_Exercise goal_: Among the entries below, extract exactly the lines that run from the one with "const fronts = Object.entries(FRONT).map(([name, shoots])" through the one with "import mathutils", both ends included.

_Data excerpts_:
--------------------------------------------------
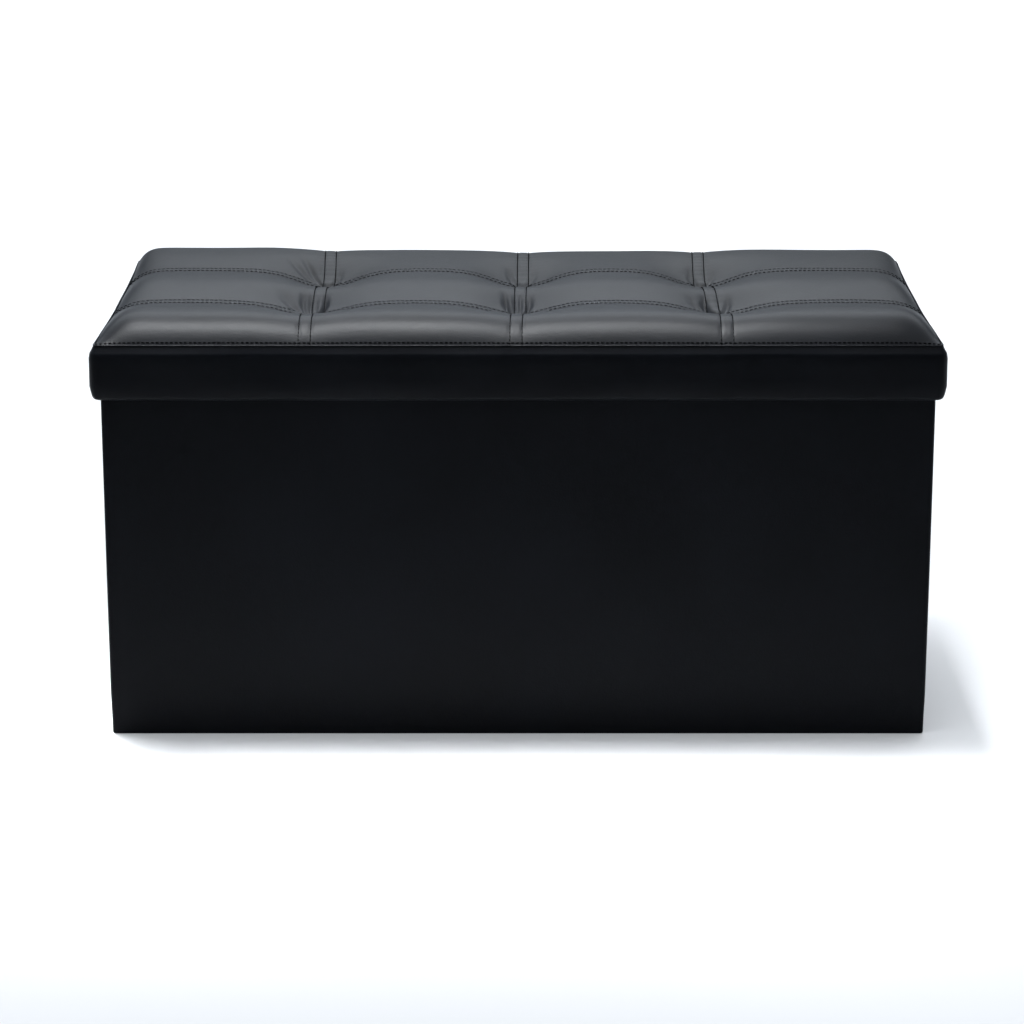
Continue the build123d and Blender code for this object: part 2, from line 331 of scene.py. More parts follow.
--------------------------------------------------
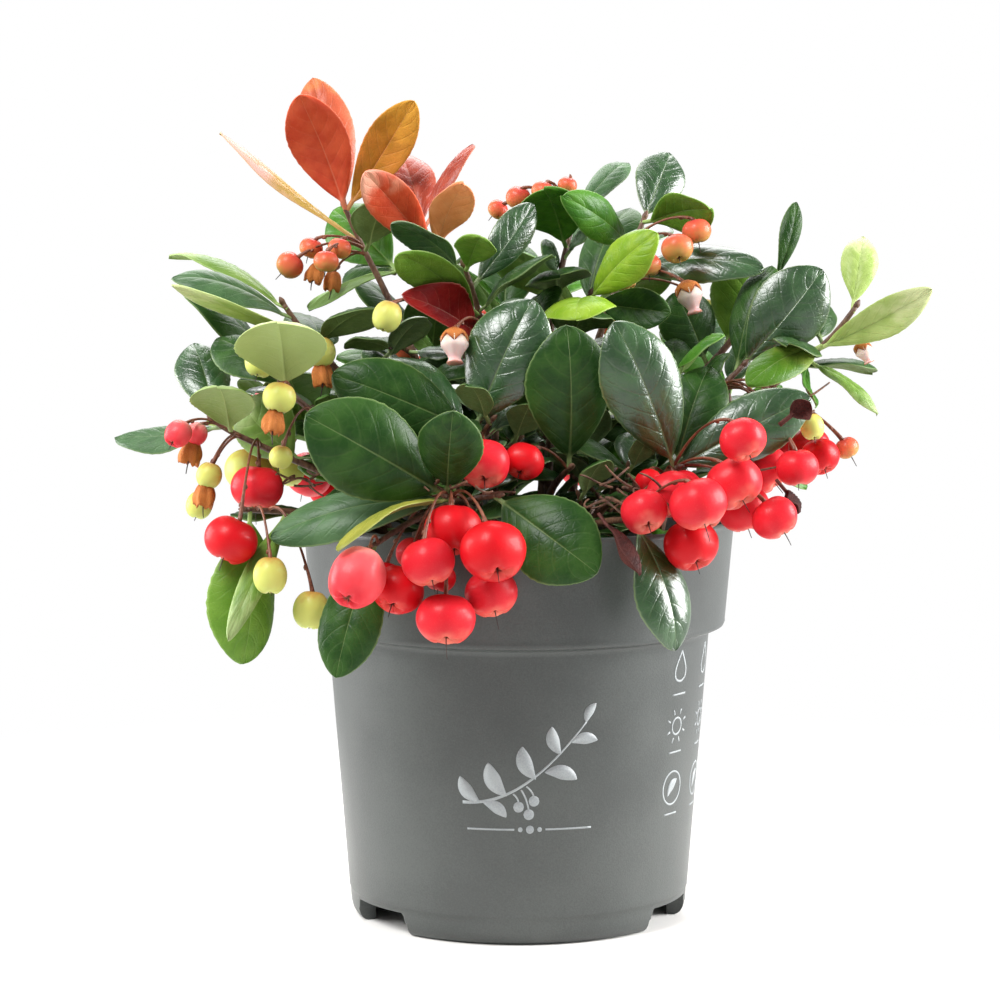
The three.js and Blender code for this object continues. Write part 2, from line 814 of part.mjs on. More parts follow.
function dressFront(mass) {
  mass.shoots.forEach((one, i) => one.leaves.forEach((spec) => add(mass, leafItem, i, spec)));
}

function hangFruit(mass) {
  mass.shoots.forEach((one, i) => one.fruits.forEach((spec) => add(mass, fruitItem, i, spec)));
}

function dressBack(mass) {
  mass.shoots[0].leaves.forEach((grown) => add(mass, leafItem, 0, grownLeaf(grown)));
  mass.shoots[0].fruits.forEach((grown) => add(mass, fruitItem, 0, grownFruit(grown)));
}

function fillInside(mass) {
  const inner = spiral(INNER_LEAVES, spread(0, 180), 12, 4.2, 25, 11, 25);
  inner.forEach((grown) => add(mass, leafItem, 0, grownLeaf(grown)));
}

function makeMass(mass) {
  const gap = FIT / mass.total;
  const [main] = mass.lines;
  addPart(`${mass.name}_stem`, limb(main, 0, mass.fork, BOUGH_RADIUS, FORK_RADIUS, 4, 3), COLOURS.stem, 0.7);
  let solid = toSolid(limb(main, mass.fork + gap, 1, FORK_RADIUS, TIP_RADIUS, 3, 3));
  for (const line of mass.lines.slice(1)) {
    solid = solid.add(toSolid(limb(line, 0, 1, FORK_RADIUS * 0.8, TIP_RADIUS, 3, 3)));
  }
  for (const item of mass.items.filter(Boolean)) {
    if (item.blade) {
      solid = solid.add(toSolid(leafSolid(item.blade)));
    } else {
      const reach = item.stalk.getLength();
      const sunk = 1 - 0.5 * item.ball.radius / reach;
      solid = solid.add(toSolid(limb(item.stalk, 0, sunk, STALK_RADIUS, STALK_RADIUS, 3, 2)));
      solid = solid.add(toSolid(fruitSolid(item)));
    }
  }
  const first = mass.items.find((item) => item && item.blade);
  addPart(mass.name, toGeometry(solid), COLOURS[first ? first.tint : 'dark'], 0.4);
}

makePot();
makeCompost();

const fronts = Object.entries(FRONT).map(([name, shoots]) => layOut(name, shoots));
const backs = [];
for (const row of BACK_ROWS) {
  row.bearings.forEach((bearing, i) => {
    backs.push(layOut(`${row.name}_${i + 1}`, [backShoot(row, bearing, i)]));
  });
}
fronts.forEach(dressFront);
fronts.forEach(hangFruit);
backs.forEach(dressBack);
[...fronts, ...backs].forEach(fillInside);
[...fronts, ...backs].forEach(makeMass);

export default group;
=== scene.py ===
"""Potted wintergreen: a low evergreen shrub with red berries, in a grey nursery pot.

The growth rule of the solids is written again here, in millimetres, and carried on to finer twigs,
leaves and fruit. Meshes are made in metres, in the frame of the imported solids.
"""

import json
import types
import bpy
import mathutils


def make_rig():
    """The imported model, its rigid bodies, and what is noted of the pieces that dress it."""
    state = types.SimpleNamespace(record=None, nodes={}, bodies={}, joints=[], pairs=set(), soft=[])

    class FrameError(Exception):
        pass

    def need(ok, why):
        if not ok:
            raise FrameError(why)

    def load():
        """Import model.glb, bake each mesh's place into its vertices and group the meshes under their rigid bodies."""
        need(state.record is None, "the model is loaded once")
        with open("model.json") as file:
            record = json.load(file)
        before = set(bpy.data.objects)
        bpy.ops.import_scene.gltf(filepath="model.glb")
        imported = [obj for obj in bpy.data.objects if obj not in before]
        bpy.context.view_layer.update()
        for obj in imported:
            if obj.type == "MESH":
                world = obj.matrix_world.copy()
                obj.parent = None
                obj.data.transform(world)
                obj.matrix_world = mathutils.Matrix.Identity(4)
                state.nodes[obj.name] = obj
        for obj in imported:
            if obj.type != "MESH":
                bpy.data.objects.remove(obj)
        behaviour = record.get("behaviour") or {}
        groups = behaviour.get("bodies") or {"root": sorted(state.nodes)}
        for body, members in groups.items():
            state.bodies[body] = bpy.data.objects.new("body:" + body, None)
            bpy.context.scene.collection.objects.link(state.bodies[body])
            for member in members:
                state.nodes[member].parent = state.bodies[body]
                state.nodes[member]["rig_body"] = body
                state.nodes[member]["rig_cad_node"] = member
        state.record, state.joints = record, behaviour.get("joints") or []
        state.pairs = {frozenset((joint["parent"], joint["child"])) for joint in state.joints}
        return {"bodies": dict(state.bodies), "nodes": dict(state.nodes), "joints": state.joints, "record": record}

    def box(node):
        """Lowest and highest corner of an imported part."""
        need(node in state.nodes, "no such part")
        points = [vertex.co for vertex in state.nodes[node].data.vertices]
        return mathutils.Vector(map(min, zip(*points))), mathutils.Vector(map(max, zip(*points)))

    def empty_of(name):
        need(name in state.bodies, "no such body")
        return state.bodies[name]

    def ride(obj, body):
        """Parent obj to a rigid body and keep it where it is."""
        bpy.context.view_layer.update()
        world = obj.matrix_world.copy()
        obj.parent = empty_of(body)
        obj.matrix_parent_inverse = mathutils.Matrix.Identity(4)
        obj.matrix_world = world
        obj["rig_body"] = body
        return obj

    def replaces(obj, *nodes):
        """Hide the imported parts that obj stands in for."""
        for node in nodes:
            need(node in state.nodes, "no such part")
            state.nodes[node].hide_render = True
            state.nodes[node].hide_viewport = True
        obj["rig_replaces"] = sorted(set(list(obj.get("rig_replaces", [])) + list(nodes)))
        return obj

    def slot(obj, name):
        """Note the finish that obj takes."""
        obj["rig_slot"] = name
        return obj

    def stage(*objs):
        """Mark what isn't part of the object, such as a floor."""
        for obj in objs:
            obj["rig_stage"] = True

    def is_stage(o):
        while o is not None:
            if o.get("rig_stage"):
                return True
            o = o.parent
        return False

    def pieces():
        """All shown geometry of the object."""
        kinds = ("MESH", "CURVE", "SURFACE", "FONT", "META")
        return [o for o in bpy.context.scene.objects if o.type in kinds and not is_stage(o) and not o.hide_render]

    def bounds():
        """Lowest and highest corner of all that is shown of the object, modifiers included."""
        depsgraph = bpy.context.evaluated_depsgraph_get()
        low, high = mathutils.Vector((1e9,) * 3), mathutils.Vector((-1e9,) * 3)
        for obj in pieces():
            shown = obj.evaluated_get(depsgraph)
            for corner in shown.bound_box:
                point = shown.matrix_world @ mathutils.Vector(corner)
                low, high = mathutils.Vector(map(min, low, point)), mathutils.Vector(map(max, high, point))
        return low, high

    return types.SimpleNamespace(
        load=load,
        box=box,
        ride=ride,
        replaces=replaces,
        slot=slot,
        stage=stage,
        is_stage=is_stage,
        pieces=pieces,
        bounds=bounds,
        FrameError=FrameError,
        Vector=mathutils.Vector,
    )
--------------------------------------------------
_Problem solution_:
const fronts = Object.entries(FRONT).map(([name, shoots]) => layOut(name, shoots));
const backs = [];
for (const row of BACK_ROWS) {
  row.bearings.forEach((bearing, i) => {
    backs.push(layOut(`${row.name}_${i + 1}`, [backShoot(row, bearing, i)]));
  });
}
fronts.forEach(dressFront);
fronts.forEach(hangFruit);
backs.forEach(dressBack);
[...fronts, ...backs].forEach(fillInside);
[...fronts, ...backs].forEach(makeMass);

export default group;
=== scene.py ===
"""Potted wintergreen: a low evergreen shrub with red berries, in a grey nursery pot.

The growth rule of the solids is written again here, in millimetres, and carried on to finer twigs,
leaves and fruit. Meshes are made in metres, in the frame of the imported solids.
"""

import json
import types
import bpy
import mathutils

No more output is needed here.